**What is being asked**
The records follow. Print, word for word, the first line through the "tip_gap = 3.65" line.

**Exercise material**
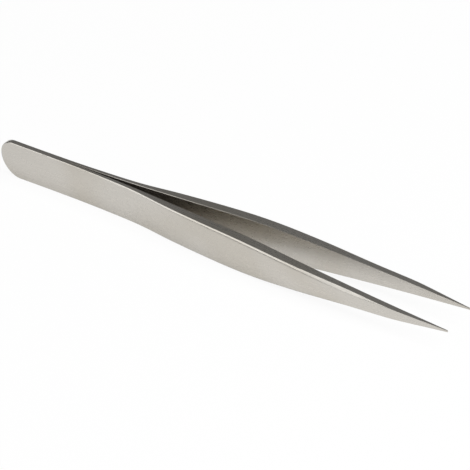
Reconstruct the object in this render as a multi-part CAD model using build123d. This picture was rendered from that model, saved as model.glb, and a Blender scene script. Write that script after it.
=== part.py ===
from build123d import *

import os
from math import atan2, cos, degrees, radians, sin

# Fine point tweezers: two ground spring steel arms, welded face to face at the heel.
# Units are millimetres. X runs from the heel to the points, Y across the gap, and Z is up.
# While an arm is modelled, x is 0 at the end of the heel and z is 0 at half the arm's height.
# The finished part is turned a little, so that it lies on the lower edges of its arms, as on a table.
# Its origin is on the table, under its middle.

# Length, and the places along it where the arm changes
length = 120.0
heel_flat_end = 16.0
weld_end = 20.0
spring_at = 30.0
bend_at = 40.0
shoulder_at = 50.0
grip_at = 65.0
belly_at = 85.0
nose_at = 105.0

# Half the gap between the arms, from the centre plane to the inner face
spring_gap = 0.15
bend_gap = 0.5
shoulder_gap = 1.05
grip_gap = 1.95
belly_gap = 2.95
nose_gap = 3.5
tip_gap = 3.65

# Thickness of one arm
heel_thickness = 0.65
spring_thickness = 0.8
bend_thickness = 1.05
shoulder_thickness = 1.75
grip_thickness = 2.2
belly_thickness = 2.1
nose_thickness = 1.3
tip_thickness = 0.16

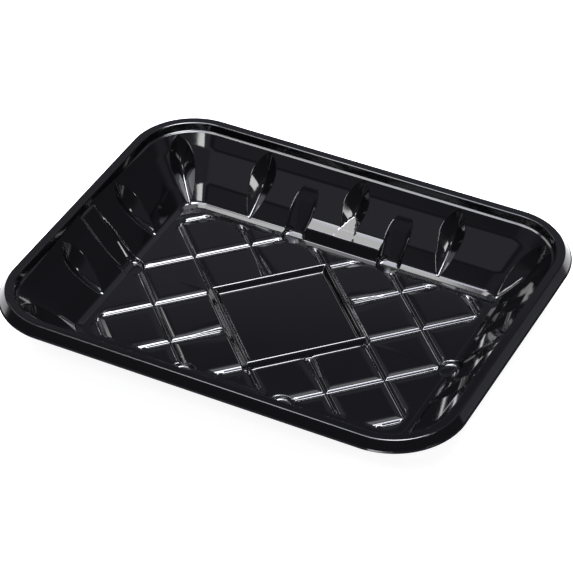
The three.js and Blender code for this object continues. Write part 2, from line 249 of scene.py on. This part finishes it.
def ridge_height(distance):
    """Cross section of the diamond's ridge: narrow crown, steep sides and rounded edges."""
    ramp = RIDGE["rise"] / (RIDGE["edge"] - RIDGE["crown"]) * (RIDGE["edge"] - distance)
    top = soft_min(ramp, RIDGE["rise"] + 0 * ramp, RIDGE["top_blend"])
    return soft_max(top, 0 * ramp, RIDGE["foot_blend"])


def rib_height(x, y):
    """Height of the lattice on the floor, for x, y >= 0: grooves, and a ridge round the diamond."""
    p, q = (x + y) / math.sqrt(2), (x - y) / math.sqrt(2)
    edge = np.minimum(FLOOR_WIDTH - RIB_INSET - y, FLOOR_LENGTH - RIB_INSET - x)
    p_line = np.abs(p - DIAGONAL * np.maximum(np.round(p / DIAGONAL), 2))
    q_line = np.abs(q - DIAGONAL * np.round(q / DIAGONAL))
    middle = np.abs(q) < DIAGONAL / 2
    reach = np.where(middle, p - DIAGONAL - GROOVE_END, FAR)
    widening = np.where(middle, GROOVE_WIDENING * np.clip(1 - reach / WIDENING_LENGTH, 0, 1), 0.0)
    q_line = np.where(reach < 0, np.hypot(q_line, reach), q_line)
    grooves = np.maximum(groove_depth(p_line, 0.0), groove_depth(q_line, widening))
    diamond = np.abs(p - DIAGONAL)
    side = np.abs(q) - DIAGONAL
    diamond = np.where(side > 0, np.hypot(diamond, side), diamond)
    ridge = ridge_height(diamond)
    apart = np.clip((diamond - RIDGE["edge"] + DIAMOND_CLEARANCE) / DIAMOND_FADE, 0, 1)
    return (ridge - grooves * apart) * np.clip(edge / RIB_FADE, 0, 1)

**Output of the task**
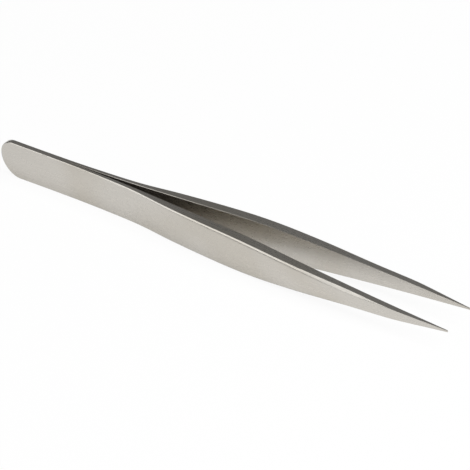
Reconstruct the object in this render as a multi-part CAD model using build123d. This picture was rendered from that model, saved as model.glb, and a Blender scene script. Write that script after it.
=== part.py ===
from build123d import *

import os
from math import atan2, cos, degrees, radians, sin

# Fine point tweezers: two ground spring steel arms, welded face to face at the heel.
# Units are millimetres. X runs from the heel to the points, Y across the gap, and Z is up.
# While an arm is modelled, x is 0 at the end of the heel and z is 0 at half the arm's height.
# The finished part is turned a little, so that it lies on the lower edges of its arms, as on a table.
# Its origin is on the table, under its middle.

# Length, and the places along it where the arm changes
length = 120.0
heel_flat_end = 16.0
weld_end = 20.0
spring_at = 30.0
bend_at = 40.0
shoulder_at = 50.0
grip_at = 65.0
belly_at = 85.0
nose_at = 105.0

# Half the gap between the arms, from the centre plane to the inner face
spring_gap = 0.15
bend_gap = 0.5
shoulder_gap = 1.05
grip_gap = 1.95
belly_gap = 2.95
nose_gap = 3.5
tip_gap = 3.65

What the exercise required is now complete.